Pepper harvests taking place later this year are expected to yield 30 tons. With the huge increases in cultivated land, next year may yield more than 180 tons, Lay said.

A third-generation grower, Preung says planting pepper is in his blood. His family, like many others across the province and in Kampot, have been growing pepper since the French colonial days. After being forced to stop during the Khmer Rouge era, many returned in the early 1980s only to face decades of low prices.

Today, thanks to Geographical Indication (GI), a World Trade Organization status upgrade granted in 2010 that links the quality of a product to its origin, exports and prices are on the rise.

The region’s growers are being rewarded for their persistence, and newcomers are quickly jumping on board, looking to capture a slice of the market.

The “Kampot pepper” GI brand covers a very specific area: five of the eight districts in Kampot and one district in Kep, where the plant grows in identical soil and conditions.

January to May is harvesting season for farmers who have plants ready for picking. While most farmers will contribute to the upcoming harvests, many, like Preung, will also watch over new crops planted late last year until they are ready for 2015 and beyond.

No farther than 15 kilometres from Preung’s plot, the Japan Investment Company has helped buy up more than 60 hectares. Five water tanks holding 30,000 litres between them feed 12,750 plants via an irrigation system, according to Mouch Sum, the plantation manager. The company hopes to expand to cover 40 hectares in the near future.

The pepper has a spicy character that will help distinguish it in global markets, said Chan Samen, Kep’s deputy provincial governor. Samen, who comes from generations of pepper farmers, manages one of the new farms in Damnak Changaur district.

“Pepper planted in the Kampot region produces different tastes because of the soil quality and the geographic location of the area that lies between the coast,” he said. “I think that is the effect of the sea weather.”

Asked if the two jobs presented a conflict of interest, he responded that his managerial position is a part-time technical advisor role only, wholly divorced from politics.

The rise of pepper is also causing a rise in land prices and standards of living.

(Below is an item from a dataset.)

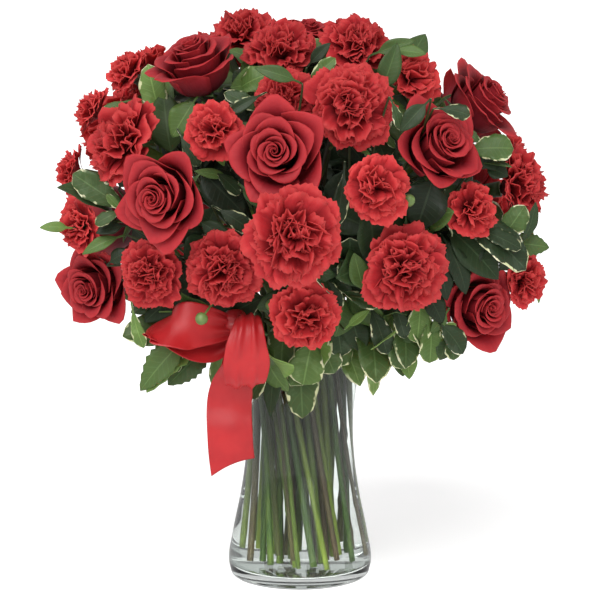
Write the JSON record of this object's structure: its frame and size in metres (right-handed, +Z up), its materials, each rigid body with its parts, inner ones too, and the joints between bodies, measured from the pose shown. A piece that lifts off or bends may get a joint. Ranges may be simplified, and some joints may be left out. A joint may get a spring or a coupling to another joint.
{
  "type": "flower arrangement",
  "caption": "Domed bouquet of red roses and red carnations with leafy greenery and a satin bow, standing in water in a waisted clear glass vase.",
  "frame": {"origin": "centre of the vase's foot, on the surface that it stands on", "axes": "+Z up along the vase's axis; -Y towards the front of the bouquet, where the bow is; +X to the right as seen from the front"},
  "size_m": [0.396, 0.4274, 0.4732],
  "materials": {
    "rose_petal": "velvety deep red petals",
    "carnation_petal": "matt crumpled red petals",
    "mini_carnation_petal": "matt crumpled red petals",
    "greenery": "waxy green stems and leaves, some edged with cream",
    "clear_glass": "clear, fire polished",
    "water": "clear water",
    "red_satin": "satin ribbon with a soft sheen",
    "pick_wood": "green stained wood"
  },
  "bodies": {
    "root": {"bow": "red_satin", "carnation_back": "carnation_petal", "carnation_back_high": "carnation_petal", "carnation_back_low": "carnation_petal", "carnation_back_right": "carnation_petal", "carnation_back_top": "carnation_petal", "carnation_front": "carnation_petal", "carnation_high_right": "carnation_petal", "carnation_left_front": "carnation_petal", "carnation_left_high": "carnation_petal", "carnation_left_low": "carnation_petal", "carnation_right": "carnation_petal", "carnation_right_front": "carnation_petal", "carnation_side_left": "carnation_petal", "carnation_top_front": "carnation_petal", "carnation_top_left": "carnation_petal", "carnation_top_right": "carnation_petal", "carnation_upper_front": "carnation_petal", "mini_back_high": "mini_carnation_petal", "mini_back_right": "mini_carnation_petal", "mini_far_left": "mini_carnation_petal", "mini_far_right": "mini_carnation_petal", "mini_front_low": "mini_carnation_petal", "mini_front_right": "mini_carnation_petal", "mini_high_right": "mini_carnation_petal", "mini_left": "mini_carnation_petal", "mini_left_high": "mini_carnation_petal", "mini_right_front": "mini_carnation_petal", "mini_right_low": "mini_carnation_petal", "mini_side_left": "mini_carnation_petal", "mini_top_left": "mini_carnation_petal", "mini_upper_left": "mini_carnation_petal", "pick": "pick_wood", "rose_back_left": "rose_petal", "rose_back_right": "rose_petal", "rose_back_top": "rose_petal", "rose_front": "rose_petal", "rose_left": "rose_petal", "rose_left_low": "rose_petal", "rose_right": "rose_petal", "rose_right_high": "rose_petal", "rose_right_low": "rose_petal", "rose_side_left": "rose_petal", "rose_side_right": "rose_petal", "rose_top": "rose_petal", "rose_top_left": "rose_petal", "stems_back": "greenery", "stems_back_left": "greenery", "stems_back_right": "greenery", "stems_front": "greenery", "stems_front_left": "greenery", "stems_front_right": "greenery", "stems_left": "greenery", "stems_right": "greenery", "stems_top_left": "greenery", "stems_top_right": "greenery", "vase": "clear_glass", "water": "water"}
  },
  "joints": []
}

Before 2013, a hectare in Kep’s Damnak Changaur district would sell for $3,100, according to Samen. Today, it is closer to $6,500, he said. Samen added that land disputes, like those that have emerged elsewhere as a result of the industrialisation of agriculture, are nonexistent.

Smallholders like Preung aren’t worried about the bigger companies jumping onto the bandwagon. The plant has been good to him, and he doesn’t think that will change.

“Farmers used to ride bikes or broken down motorbikes,” he said. “Now they have new ones, some even have cars.”